> **Your objective**: Locate the line that contains "makeBase();" and the line that contains "bpy.context.scene.collection.objects.link(rigid_bodies[body])". Copy both of them exactly, together with every line between them, and no others.

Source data

================================

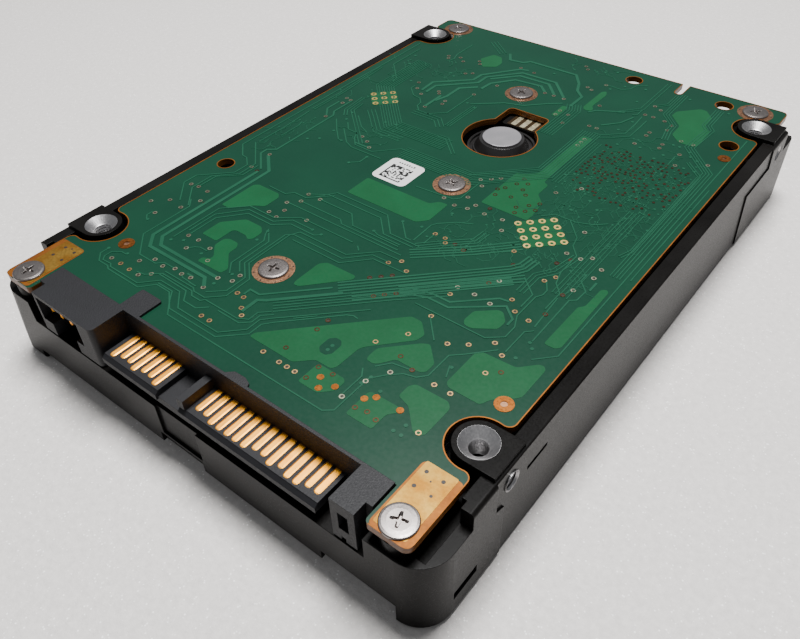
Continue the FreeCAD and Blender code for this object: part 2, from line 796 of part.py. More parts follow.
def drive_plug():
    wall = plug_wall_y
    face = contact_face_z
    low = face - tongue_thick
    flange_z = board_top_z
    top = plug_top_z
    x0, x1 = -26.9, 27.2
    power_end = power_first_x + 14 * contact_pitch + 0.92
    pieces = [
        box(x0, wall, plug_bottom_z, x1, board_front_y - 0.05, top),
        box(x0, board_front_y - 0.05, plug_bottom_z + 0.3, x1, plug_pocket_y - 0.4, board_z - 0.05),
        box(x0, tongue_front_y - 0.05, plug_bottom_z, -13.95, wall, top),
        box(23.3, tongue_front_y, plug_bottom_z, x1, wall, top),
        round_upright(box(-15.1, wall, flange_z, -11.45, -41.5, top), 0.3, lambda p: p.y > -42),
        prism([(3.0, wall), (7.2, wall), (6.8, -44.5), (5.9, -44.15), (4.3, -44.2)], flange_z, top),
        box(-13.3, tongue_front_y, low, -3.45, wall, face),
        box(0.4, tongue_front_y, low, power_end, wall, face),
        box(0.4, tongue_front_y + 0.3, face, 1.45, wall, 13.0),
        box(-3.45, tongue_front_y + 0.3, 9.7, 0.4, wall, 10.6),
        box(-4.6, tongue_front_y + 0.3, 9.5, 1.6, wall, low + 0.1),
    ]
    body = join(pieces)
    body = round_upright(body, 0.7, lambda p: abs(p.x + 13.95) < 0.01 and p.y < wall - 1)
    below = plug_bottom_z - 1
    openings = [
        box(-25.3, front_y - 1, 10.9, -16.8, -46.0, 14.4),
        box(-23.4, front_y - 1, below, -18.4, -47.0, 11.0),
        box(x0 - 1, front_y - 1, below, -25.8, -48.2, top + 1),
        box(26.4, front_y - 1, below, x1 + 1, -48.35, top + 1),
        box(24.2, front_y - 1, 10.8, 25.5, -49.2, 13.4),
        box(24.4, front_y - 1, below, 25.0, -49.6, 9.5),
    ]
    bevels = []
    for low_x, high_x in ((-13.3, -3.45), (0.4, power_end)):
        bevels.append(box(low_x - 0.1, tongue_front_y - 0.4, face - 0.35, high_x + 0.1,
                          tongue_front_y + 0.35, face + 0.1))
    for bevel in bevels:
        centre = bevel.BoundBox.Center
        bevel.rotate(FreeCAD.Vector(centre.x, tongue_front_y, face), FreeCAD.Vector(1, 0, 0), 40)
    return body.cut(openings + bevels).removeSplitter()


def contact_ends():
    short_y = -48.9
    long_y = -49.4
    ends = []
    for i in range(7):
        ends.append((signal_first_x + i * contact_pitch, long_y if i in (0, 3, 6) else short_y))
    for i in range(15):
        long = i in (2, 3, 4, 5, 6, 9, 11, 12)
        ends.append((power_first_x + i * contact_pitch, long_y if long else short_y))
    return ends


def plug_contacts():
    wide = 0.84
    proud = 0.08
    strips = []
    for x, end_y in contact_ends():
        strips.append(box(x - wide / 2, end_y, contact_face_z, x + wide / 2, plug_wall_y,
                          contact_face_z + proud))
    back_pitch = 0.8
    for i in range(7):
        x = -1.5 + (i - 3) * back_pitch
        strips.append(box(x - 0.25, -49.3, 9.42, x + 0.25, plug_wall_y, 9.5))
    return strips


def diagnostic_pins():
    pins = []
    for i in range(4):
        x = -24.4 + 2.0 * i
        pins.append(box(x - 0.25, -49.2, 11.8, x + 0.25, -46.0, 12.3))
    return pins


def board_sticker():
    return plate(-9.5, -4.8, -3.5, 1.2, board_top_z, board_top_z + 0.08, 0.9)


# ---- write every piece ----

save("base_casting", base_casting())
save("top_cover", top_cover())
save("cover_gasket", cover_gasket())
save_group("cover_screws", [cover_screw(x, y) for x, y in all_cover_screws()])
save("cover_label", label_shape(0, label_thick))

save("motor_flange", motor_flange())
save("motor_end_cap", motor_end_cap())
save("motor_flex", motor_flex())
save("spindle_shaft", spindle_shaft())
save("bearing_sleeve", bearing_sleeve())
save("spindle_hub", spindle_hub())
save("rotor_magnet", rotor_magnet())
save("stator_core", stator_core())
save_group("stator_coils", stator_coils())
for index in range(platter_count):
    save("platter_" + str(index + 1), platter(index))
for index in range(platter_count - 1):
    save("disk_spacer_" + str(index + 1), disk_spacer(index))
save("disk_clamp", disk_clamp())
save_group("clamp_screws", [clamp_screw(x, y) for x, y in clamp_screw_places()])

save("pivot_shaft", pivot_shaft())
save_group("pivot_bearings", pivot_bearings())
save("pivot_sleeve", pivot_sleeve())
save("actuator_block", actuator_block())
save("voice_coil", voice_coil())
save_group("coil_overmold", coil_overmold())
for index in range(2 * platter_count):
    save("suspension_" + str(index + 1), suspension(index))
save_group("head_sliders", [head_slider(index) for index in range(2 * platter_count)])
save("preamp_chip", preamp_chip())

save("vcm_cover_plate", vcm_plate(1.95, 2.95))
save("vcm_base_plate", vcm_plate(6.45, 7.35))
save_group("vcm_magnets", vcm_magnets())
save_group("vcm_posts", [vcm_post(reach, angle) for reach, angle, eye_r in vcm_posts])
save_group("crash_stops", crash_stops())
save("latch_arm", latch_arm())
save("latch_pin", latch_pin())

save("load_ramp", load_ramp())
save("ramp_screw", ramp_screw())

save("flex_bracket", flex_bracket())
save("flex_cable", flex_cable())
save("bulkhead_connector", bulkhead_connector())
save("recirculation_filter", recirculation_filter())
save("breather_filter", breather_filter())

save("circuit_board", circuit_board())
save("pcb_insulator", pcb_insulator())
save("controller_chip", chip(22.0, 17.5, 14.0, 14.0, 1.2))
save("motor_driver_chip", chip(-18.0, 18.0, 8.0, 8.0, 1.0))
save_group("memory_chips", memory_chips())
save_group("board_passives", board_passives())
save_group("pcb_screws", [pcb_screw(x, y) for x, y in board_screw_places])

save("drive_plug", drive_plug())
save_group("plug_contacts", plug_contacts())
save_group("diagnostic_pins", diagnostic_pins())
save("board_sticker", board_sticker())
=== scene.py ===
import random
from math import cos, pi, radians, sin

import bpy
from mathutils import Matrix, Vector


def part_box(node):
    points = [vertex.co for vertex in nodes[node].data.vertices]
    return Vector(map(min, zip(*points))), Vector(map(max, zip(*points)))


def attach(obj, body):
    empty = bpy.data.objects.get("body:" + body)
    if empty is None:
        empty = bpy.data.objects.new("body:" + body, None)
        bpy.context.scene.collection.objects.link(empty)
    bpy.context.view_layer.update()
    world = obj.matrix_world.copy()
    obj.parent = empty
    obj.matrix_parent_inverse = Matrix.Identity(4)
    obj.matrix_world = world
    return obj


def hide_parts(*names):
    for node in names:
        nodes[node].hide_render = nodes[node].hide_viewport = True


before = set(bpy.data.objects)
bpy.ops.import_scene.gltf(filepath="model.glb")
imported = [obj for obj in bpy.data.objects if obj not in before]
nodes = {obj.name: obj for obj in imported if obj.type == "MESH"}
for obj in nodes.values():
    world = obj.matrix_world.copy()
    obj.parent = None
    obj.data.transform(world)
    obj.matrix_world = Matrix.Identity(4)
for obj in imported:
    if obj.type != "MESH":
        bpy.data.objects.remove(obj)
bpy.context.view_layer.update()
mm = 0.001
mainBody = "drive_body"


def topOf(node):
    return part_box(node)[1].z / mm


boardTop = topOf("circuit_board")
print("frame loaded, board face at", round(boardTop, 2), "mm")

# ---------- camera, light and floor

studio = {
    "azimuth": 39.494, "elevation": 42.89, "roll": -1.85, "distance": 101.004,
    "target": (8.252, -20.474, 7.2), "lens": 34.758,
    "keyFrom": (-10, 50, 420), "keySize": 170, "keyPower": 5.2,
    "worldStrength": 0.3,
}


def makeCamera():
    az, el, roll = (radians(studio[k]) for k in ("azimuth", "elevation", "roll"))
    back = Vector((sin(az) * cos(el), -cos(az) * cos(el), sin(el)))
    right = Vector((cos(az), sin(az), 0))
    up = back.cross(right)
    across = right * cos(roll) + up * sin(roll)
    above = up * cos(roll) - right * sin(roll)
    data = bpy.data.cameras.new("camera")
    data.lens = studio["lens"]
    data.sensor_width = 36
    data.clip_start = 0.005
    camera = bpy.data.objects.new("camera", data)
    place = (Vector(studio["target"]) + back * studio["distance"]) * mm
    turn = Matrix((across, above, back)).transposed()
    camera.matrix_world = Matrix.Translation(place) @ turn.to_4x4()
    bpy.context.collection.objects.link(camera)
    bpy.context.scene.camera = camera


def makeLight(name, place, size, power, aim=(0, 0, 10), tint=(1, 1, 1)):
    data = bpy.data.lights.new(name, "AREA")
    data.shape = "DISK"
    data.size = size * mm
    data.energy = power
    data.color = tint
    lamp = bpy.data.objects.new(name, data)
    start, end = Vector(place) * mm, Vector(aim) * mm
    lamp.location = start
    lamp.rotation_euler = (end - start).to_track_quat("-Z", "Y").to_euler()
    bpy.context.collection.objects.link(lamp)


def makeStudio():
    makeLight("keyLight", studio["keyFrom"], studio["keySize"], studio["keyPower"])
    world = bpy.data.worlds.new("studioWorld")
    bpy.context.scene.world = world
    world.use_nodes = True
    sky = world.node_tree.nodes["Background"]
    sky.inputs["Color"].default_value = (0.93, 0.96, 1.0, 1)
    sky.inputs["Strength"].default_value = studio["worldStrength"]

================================

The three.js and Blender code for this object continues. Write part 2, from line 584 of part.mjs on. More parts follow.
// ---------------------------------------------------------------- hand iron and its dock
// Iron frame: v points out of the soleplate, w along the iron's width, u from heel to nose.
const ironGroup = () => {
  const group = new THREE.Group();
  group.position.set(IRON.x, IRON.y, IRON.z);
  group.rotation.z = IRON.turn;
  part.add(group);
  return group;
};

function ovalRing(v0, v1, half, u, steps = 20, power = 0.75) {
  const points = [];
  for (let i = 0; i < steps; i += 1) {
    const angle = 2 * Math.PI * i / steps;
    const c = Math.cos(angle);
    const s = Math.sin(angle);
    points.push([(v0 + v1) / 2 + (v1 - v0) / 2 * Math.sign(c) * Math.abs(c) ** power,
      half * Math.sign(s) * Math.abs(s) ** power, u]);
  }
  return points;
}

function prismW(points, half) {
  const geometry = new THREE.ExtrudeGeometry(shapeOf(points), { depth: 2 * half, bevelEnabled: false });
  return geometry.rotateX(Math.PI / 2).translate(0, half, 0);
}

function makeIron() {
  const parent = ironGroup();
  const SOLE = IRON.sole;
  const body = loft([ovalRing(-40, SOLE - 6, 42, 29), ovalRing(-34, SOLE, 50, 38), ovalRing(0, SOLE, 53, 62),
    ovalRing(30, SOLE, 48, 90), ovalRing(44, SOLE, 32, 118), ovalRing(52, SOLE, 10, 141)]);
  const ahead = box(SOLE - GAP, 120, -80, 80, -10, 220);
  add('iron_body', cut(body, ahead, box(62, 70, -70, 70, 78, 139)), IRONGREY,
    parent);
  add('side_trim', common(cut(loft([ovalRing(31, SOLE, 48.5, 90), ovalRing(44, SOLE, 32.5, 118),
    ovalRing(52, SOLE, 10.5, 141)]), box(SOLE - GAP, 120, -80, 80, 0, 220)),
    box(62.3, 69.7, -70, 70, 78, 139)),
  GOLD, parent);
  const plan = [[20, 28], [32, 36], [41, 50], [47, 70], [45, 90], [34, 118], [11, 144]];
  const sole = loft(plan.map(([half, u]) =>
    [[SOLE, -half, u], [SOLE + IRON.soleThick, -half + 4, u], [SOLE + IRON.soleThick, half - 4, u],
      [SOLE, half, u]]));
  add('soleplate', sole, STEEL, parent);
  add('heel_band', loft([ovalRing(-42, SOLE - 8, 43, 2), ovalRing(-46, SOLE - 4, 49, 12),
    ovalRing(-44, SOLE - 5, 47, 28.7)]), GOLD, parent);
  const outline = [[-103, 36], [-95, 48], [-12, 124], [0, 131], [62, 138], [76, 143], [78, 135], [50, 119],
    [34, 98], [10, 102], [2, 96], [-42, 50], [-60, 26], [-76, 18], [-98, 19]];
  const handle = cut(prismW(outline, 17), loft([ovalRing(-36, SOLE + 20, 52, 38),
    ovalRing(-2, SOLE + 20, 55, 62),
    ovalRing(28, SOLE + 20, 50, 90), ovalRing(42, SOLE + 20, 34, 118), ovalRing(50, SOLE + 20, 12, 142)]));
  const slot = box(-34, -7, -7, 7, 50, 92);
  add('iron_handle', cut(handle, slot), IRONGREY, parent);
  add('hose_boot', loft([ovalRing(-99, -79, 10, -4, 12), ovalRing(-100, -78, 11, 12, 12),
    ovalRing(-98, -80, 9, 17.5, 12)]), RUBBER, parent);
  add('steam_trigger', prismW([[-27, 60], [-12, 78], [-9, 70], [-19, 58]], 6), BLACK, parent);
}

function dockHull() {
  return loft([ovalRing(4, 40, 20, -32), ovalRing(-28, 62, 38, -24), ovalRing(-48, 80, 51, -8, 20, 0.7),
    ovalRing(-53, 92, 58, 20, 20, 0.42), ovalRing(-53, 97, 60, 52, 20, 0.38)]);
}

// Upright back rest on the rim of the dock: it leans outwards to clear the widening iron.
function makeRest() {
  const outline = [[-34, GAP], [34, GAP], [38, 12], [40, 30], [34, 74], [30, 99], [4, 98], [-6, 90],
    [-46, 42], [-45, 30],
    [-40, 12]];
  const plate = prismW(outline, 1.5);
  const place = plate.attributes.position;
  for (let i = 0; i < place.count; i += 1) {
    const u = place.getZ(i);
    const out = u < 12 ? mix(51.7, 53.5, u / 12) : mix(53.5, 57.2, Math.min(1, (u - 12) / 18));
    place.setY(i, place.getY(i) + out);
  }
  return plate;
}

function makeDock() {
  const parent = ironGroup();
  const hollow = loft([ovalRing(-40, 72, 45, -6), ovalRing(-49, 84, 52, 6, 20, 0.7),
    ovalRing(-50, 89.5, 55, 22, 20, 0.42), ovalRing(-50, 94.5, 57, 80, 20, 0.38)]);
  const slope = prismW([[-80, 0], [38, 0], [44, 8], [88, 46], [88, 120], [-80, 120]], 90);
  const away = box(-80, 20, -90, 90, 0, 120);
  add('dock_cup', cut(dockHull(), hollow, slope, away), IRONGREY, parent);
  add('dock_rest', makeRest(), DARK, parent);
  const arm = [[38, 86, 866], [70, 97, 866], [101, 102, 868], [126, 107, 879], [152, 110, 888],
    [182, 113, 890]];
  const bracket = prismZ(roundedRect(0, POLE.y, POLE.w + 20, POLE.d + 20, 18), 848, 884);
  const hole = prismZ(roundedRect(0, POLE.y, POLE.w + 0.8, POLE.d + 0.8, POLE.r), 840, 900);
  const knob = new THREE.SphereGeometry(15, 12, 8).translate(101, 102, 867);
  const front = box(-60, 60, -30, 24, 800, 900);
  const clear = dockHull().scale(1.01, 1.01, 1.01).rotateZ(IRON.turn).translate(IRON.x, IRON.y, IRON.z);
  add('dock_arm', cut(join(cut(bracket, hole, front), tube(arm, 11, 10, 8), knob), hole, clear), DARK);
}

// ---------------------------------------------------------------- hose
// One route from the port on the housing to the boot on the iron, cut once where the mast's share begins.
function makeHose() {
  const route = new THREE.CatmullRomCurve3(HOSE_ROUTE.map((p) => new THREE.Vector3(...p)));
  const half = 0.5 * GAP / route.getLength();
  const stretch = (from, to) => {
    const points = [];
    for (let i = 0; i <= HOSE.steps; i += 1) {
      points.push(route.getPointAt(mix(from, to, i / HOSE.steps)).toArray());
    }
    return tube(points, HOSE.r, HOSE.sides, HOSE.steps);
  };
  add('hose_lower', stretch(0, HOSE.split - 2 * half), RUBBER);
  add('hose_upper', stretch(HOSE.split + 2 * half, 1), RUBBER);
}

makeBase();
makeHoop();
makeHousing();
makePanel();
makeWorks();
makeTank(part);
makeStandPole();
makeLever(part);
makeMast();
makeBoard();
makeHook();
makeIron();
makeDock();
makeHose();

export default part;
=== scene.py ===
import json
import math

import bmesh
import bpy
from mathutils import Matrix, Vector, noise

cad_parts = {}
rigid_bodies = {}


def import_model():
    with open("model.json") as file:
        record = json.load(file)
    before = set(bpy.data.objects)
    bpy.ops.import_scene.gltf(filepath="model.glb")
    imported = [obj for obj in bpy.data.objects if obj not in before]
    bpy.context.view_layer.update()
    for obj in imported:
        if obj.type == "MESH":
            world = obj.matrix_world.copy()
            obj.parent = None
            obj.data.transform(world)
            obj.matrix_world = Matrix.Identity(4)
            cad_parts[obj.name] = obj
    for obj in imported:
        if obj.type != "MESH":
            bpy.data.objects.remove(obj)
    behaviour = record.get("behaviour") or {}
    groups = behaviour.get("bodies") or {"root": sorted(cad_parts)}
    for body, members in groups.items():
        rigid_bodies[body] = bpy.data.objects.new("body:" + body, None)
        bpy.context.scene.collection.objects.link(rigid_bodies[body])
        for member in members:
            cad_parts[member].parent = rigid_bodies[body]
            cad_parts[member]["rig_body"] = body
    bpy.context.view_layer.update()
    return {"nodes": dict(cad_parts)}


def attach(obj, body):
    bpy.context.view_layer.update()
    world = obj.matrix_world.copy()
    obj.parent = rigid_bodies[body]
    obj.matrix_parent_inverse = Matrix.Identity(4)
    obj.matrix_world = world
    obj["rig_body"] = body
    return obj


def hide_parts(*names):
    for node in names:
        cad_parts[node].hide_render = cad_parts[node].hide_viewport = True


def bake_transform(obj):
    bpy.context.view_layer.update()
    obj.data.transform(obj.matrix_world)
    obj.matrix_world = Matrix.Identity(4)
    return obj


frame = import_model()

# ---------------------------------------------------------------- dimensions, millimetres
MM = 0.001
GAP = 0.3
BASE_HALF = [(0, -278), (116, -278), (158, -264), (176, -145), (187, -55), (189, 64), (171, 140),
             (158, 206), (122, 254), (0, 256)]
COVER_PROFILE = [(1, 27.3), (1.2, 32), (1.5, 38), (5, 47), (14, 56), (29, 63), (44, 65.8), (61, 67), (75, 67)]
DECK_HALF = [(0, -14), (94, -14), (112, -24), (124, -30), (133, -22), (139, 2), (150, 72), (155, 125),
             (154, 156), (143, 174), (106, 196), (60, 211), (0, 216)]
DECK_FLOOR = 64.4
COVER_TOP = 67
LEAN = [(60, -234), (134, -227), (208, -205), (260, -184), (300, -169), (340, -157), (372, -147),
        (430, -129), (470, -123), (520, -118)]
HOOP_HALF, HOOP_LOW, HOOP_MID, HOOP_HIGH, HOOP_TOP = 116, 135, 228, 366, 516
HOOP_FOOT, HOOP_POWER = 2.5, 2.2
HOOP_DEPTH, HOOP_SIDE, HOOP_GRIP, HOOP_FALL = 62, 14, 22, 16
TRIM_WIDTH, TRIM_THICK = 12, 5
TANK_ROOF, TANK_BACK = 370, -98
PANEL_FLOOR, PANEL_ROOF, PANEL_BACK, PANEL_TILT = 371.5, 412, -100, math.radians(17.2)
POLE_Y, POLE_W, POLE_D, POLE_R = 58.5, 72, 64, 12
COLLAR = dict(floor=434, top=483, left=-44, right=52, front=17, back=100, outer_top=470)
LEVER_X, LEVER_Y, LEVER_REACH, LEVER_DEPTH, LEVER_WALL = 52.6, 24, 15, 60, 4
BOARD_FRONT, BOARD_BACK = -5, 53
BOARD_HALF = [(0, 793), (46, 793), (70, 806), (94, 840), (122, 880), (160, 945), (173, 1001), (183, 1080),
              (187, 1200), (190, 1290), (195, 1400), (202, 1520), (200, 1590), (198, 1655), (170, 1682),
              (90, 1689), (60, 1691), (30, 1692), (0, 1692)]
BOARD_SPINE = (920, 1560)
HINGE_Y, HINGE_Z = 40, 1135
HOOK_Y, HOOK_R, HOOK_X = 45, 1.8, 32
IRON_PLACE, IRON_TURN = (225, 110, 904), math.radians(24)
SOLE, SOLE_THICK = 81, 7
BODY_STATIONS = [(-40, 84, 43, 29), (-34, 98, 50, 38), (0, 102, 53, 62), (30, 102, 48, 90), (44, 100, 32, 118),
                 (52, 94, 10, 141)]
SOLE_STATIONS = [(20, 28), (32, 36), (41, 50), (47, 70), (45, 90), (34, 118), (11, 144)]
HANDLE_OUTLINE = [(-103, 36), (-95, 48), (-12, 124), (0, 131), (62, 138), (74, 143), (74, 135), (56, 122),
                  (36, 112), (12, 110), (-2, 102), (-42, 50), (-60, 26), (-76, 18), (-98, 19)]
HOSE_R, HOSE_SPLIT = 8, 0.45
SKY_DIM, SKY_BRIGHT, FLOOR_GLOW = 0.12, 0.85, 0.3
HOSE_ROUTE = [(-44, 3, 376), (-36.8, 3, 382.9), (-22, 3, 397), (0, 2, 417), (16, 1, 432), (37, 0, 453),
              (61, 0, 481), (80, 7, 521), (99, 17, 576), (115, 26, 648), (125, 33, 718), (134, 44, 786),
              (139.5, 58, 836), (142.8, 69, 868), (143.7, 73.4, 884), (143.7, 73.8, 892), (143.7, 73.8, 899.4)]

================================

> **Task result**:
makeBase();
makeHoop();
makeHousing();
makePanel();
makeWorks();
makeTank(part);
makeStandPole();
makeLever(part);
makeMast();
makeBoard();
makeHook();
makeIron();
makeDock();
makeHose();

export default part;
=== scene.py ===
import json
import math

import bmesh
import bpy
from mathutils import Matrix, Vector, noise

cad_parts = {}
rigid_bodies = {}


def import_model():
    with open("model.json") as file:
        record = json.load(file)
    before = set(bpy.data.objects)
    bpy.ops.import_scene.gltf(filepath="model.glb")
    imported = [obj for obj in bpy.data.objects if obj not in before]
    bpy.context.view_layer.update()
    for obj in imported:
        if obj.type == "MESH":
            world = obj.matrix_world.copy()
            obj.parent = None
            obj.data.transform(world)
            obj.matrix_world = Matrix.Identity(4)
            cad_parts[obj.name] = obj
    for obj in imported:
        if obj.type != "MESH":
            bpy.data.objects.remove(obj)
    behaviour = record.get("behaviour") or {}
    groups = behaviour.get("bodies") or {"root": sorted(cad_parts)}
    for body, members in groups.items():
        rigid_bodies[body] = bpy.data.objects.new("body:" + body, None)
        bpy.context.scene.collection.objects.link(rigid_bodies[body])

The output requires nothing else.